2. Christ and the Four Evangelists
Another interpretation that is given to the Jerusalem Cross is Christ and the Four Evangelists, namely Matthew, Mark, Luke and John, the disciples of Jesus whom the authorship of the four gospel is attributed. Matthew, the previous tax collector, Mark, the companion of the apostle Peter, Luke, the physician and companion of apostle Paul and John, the beloved apostle. Evangelist literally means a person who proclaims the good news. Jesus at the center means that the core of the Gospel that the four evangelists have written is all about the Lord.
This symbolism for the Five-fold cross speaks of the importance of proclaiming the Good News to all people. But it should be noted that the center of the Gospel should be Jesus Christ Himself.
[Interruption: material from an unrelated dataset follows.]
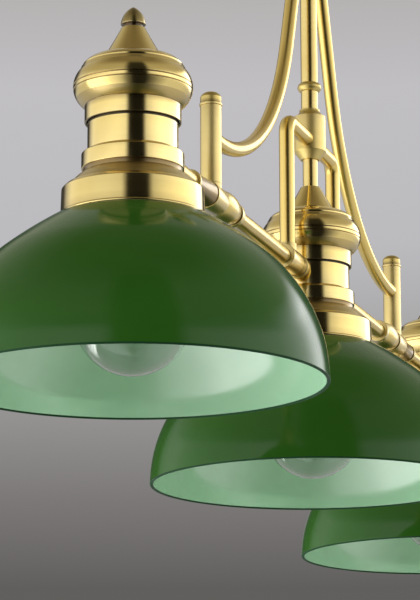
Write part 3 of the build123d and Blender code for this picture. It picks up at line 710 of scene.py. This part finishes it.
# A low soft fill from behind on the left. It reaches up into the shades, and isn't seen in the brass.
FILL_AT, FILL_AIM = Vector((-0.12, 2.1, -1.85)), Vector((-0.45, 0, -0.75))
fill = bpy.data.lights.new("low_fill", "AREA")
fill.shape = "RECTANGLE"
fill.size, fill.size_y = 2.4, 0.8
fill.spread = radians(50)  # narrow enough to stay off the floor
fill.energy = 5.6
fill_light = bpy.data.objects.new("low_fill", fill)
fill_light.location = FILL_AT
fill_light.rotation_euler = (FILL_AIM - FILL_AT).to_track_quat("-Z", "Y").to_euler()
fill_light.visible_camera = False
fill_light.visible_glossy = False
bpy.context.scene.collection.objects.link(fill_light)

# The studio is one soft surround: two long walls of light with a dark gap between them, a dim ceiling, and
# a plain grey backdrop for the camera.
world = bpy.data.worlds.new("studio")
bpy.context.scene.world = world
world.use_nodes = True
tree = world.node_tree
direction = node(tree, "ShaderNodeTexCoord").outputs["Generated"]
GAP_X, GAP_Y = -0.944, -0.329  # the way to the dark gap, where turns round the lamp count from 0
turns = []
for axis in ((-GAP_Y, GAP_X, 0), (GAP_X, GAP_Y, 0)):
    dot = node(tree, "ShaderNodeVectorMath", operation="DOT_PRODUCT")
    dot.inputs[1].default_value = axis
    tree.links.new(direction, dot.inputs[0])
    turns.append(dot.outputs["Value"])
azimuth = node(tree, "ShaderNodeMath", operation="ARCTAN2")
tree.links.new(turns[0], azimuth.inputs[0])
tree.links.new(turns[1], azimuth.inputs[1])
height = node(tree, "ShaderNodeSeparateXYZ")
tree.links.new(direction, height.inputs[0])
height = height.outputs["Z"]
PEAK = 8.0  # brightness of a ramp's white
# Stops are (degrees from the gap, brightness).
WALLS = (
    (-180, 0.35), (-170, 0.05), (-147, 0.05), (-134, 0.60), (-118, 1.15), (-96, 1.12), (-70, 1.15),
    (-40, 1.35), (-18, 1.25), (-9, 0.010), (25, 0.010), (34, 1.00), (52, 1.40), (76, 1.75), (100, 1.90),
    (120, 2.30), (134, 3.60), (143, 2.90), (151, 0.15), (158, 0.05), (171, 0.05), (180, 0.35))
LOW_WALLS = (
    (-180, 0.35), (-150, 0.6), (-101, 0.8), (-97, 2.4), (-62, 2.3), (-45, 1.4), (-25, 0.8), (-12, 0.2),
    (0, 0.015), (26, 0.015), (40, 0.2), (70, 0.8), (110, 0.8), (140, 0.6), (180, 0.35))
HIGH_WALLS = (
    (-180, 0.35), (-170, 0.05), (-147, 0.06), (-134, 0.60), (-90, 0.70), (-40, 0.35), (-18, 0.35),
    (-9, 0.02), (25, 0.02), (34, 0.40), (95, 0.75), (118, 2.20), (134, 4.50), (143, 3.60), (151, 0.15),
    (171, 0.05), (180, 0.35))
# Heights are sines of the angle above level. Each pair is where one layer fades into the next.
LOW_TO_MIDDLE, MIDDLE_TO_HIGH = (0.03, 0.11), (0.37, 0.43)
HIGH_TO_CEILING, GAP_END = (0.44, 0.55), (0.84, 0.95)
WHITE, IN_GAP, GAP_OVERHEAD = (1, 1, 1), (0.05, 0.05, 0.05), (0.9, 0.9, 0.9)
turn = span(tree, azimuth.outputs[0], 0.0, 1.0, -pi, pi)


def surround(stops):
    """The light all round at one height."""
    colour = ramp(tree, turn, *[((a + 180) / 360, (v / PEAK,) * 3) for a, v in stops])
    return blend_colour(tree, 1.0, colour, (PEAK, PEAK, PEAK), "MULTIPLY")


def risen(pair):
    """0 below this pair of heights, 1 above it."""
    return span(tree, height, 0.0, 1.0, *pair)


walls = blend_colour(tree, risen(LOW_TO_MIDDLE), surround(LOW_WALLS), surround(WALLS))
walls = blend_colour(tree, risen(MIDDLE_TO_HIGH), walls, surround(HIGH_WALLS))
# The gap runs on up across the ceiling as a dark wedge, nearly to the top.
gap = ramp(tree, turn, (0.0, WHITE), (0.44, WHITE), (0.475, IN_GAP), (0.57, IN_GAP), (0.595, WHITE),
           (1.0, WHITE))
gap = blend_colour(tree, risen(GAP_END), gap, GAP_OVERHEAD)
overhead = ramp(tree, height, (0.0, (0.58, 0.54, 0.45)), (0.75, (0.50, 0.47, 0.39)),
                (0.94, (0.235, 0.20, 0.135)))
ceiling = blend_colour(tree, 1.0, gap, overhead, "MULTIPLY")
lit = blend_colour(tree, risen(HIGH_TO_CEILING), walls, ceiling)
backdrop = ramp(tree, span(tree, height, 0.0, 1.0, 0.0, 0.5),
                (0.0, (0.13, 0.125, 0.12)), (0.25, (0.12, 0.115, 0.11)), (0.31, (0.20, 0.19, 0.185)),
                (0.39, (0.34, 0.335, 0.33)), (0.48, (0.50, 0.495, 0.515)), (0.58, (0.53, 0.52, 0.54)),
                (0.66, (0.44, 0.42, 0.41)))
path = node(tree, "ShaderNodeLightPath")
seen = blend_colour(tree, path.outputs["Is Camera Ray"], lit, backdrop)
tree.links.new(seen, tree.nodes["Background"].inputs["Color"])
bpy.context.scene.view_settings.view_transform = "Standard"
There is a sad reality that some teachers are preaching the Gospel of God yet putting other things in the center – themselves, material things or division. As true believers of God, the Jerusalem Cross that reminds us of Jesus and the four evangelists should be a meaningful symbol for us of the central message of the Gospel and our responsibility to proclaim it.
3. Christ and the Four Quarters of the World
“But you will receive power when the Holy Spirit comes on you; and you will be my witnesses in Jerusalem, and in all Judea and Samaria, and to the ends of the earth." – Acts 1:8
The ancient world has believed that earth has literally standing on four corners. Travelling too far carries grave danger of falling on the side. This could be the context of another interpretation that is attributed to the Jerusalem Cross which is Christ and the four quarters of the world. In Jesus’ command in Acts 1:8, He commanded His disciples to go out and preach the Gospel to all people. In connection with the 2nd interpretation, Jesus has called His followers to go to the ends of the earth, to the four quarters of the world to spread the Good News about Him. Jerusalem, Judea, Samaria and to the ends of the earth speak figuratively about the people that should be reached by the Gospel.
First, in Jerusalem, the important events in the lives of Jesus and His disciples happened in Jerusalem. This is the place where Jesus was crucified and resurrected. In the context of spreading the Gospel, Jerusalem represents our family or the closest people to us. It is the place where we came from. Sharing Jesus and His gift of eternal life should be share first and foremost to your family.
Judea could represent the people in the neighborhood or the people within your circle of influence like your friends, your officemates, classmates, etc. God has also given us the task to share our faith with the people around us.
Samaria has some notoriety in first century Israel. This is the place where the Samaritans live. Remember what the woman in the well said to Jesus? During those times, Jews and Samaritans do not have a good relationship with one another. Considering the commission of Jesus to go even in Samaria, we could say that it represents those people that don’t share our faith or even those people that we don’t really like.
4. TO THE ENDS OF THE EARTH
And lastly Jesus commissioned His disciples to go to the ends of the earth. I believe there is no figure of speech here. God wants us to spread the Good News even to the farthest place here on earth where there are people. Some individuals have been given this gift of evangelism and are called to be missionaries.